What is being asked:
The material below contains a line with "box = profile.part.bounding_box()" and a line with "bpy.data.objects.remove(obj)". Copy exactly those two lines and all lines between them.

Given information:

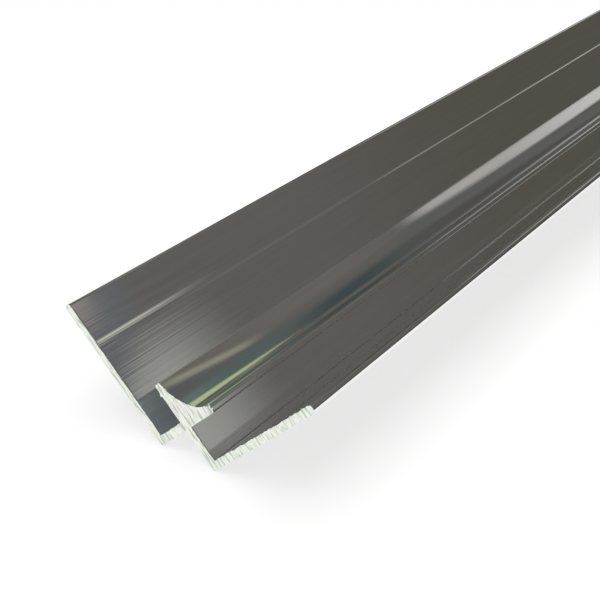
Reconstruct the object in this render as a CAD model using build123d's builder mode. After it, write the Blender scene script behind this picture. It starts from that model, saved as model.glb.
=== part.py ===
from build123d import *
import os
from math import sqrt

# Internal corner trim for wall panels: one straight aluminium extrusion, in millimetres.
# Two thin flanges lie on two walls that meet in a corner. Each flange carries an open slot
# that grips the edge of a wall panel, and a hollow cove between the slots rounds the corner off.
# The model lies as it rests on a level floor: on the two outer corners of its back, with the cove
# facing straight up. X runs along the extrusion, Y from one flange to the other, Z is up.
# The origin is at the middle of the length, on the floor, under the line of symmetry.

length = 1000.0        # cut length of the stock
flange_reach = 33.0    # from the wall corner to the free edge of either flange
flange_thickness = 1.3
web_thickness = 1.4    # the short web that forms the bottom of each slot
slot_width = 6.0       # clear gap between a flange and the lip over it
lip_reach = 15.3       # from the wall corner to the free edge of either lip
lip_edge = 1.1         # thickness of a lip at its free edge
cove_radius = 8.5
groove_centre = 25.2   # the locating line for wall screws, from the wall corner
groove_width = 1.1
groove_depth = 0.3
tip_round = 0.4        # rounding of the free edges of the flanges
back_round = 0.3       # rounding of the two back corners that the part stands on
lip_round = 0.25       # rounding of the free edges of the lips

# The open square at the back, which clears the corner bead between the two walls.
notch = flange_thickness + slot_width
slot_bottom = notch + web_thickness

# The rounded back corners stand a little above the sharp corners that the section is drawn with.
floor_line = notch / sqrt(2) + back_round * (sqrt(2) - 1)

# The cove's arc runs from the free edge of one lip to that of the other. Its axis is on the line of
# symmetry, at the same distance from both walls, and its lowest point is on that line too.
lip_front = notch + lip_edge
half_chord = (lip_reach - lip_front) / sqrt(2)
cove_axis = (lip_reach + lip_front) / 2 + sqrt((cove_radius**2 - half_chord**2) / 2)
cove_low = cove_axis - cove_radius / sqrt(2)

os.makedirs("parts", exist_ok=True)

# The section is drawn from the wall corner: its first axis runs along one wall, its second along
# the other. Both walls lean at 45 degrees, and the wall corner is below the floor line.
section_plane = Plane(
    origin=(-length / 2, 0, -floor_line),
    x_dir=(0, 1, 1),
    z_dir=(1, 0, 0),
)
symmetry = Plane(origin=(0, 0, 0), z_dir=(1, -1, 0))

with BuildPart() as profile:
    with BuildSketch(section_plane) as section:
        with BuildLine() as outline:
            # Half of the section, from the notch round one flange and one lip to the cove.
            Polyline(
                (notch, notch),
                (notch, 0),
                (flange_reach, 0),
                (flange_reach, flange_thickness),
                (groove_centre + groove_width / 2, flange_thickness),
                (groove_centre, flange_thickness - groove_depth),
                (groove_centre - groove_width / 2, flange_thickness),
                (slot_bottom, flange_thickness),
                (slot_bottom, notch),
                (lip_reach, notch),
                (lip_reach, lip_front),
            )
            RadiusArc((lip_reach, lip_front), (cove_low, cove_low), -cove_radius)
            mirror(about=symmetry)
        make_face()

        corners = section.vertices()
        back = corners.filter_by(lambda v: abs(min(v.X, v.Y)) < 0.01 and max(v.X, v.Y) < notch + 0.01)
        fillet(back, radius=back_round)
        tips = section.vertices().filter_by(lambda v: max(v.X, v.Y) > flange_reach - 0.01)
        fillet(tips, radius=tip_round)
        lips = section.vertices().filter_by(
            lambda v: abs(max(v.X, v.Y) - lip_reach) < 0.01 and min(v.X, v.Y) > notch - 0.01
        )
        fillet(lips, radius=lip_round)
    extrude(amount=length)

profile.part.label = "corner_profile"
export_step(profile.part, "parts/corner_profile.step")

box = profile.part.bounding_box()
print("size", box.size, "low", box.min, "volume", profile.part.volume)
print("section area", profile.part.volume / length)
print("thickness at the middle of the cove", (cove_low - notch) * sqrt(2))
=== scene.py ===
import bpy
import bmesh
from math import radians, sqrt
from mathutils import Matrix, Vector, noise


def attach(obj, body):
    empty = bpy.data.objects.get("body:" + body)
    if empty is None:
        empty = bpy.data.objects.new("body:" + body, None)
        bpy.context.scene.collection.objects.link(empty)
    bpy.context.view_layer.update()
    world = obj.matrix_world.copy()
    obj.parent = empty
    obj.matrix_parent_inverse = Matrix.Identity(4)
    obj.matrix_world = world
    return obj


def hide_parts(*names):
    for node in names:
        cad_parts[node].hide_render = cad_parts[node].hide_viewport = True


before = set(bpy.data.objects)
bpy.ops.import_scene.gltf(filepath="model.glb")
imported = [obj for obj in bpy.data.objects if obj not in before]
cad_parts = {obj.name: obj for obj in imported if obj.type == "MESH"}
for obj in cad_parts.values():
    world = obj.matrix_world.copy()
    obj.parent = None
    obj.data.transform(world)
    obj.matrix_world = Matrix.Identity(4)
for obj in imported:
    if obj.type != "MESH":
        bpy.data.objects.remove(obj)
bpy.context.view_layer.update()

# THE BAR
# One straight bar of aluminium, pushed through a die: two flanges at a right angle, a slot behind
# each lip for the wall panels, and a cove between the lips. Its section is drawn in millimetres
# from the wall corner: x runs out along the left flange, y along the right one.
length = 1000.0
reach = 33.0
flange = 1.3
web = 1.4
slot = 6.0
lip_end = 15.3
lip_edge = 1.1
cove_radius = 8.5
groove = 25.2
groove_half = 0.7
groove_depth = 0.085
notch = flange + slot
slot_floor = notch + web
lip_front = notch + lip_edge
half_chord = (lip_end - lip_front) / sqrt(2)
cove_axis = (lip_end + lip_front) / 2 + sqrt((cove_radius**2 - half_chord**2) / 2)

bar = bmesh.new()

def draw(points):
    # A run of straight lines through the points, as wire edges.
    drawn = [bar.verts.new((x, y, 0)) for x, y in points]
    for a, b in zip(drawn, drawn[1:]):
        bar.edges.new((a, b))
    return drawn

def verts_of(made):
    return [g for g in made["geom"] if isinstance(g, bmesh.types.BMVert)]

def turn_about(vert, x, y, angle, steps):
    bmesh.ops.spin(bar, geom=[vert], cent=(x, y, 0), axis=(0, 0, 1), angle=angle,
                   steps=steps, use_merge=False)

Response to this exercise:
box = profile.part.bounding_box()
print("size", box.size, "low", box.min, "volume", profile.part.volume)
print("section area", profile.part.volume / length)
print("thickness at the middle of the cove", (cove_low - notch) * sqrt(2))
=== scene.py ===
import bpy
import bmesh
from math import radians, sqrt
from mathutils import Matrix, Vector, noise


def attach(obj, body):
    empty = bpy.data.objects.get("body:" + body)
    if empty is None:
        empty = bpy.data.objects.new("body:" + body, None)
        bpy.context.scene.collection.objects.link(empty)
    bpy.context.view_layer.update()
    world = obj.matrix_world.copy()
    obj.parent = empty
    obj.matrix_parent_inverse = Matrix.Identity(4)
    obj.matrix_world = world
    return obj


def hide_parts(*names):
    for node in names:
        cad_parts[node].hide_render = cad_parts[node].hide_viewport = True


before = set(bpy.data.objects)
bpy.ops.import_scene.gltf(filepath="model.glb")
imported = [obj for obj in bpy.data.objects if obj not in before]
cad_parts = {obj.name: obj for obj in imported if obj.type == "MESH"}
for obj in cad_parts.values():
    world = obj.matrix_world.copy()
    obj.parent = None
    obj.data.transform(world)
    obj.matrix_world = Matrix.Identity(4)
for obj in imported:
    if obj.type != "MESH":
        bpy.data.objects.remove(obj)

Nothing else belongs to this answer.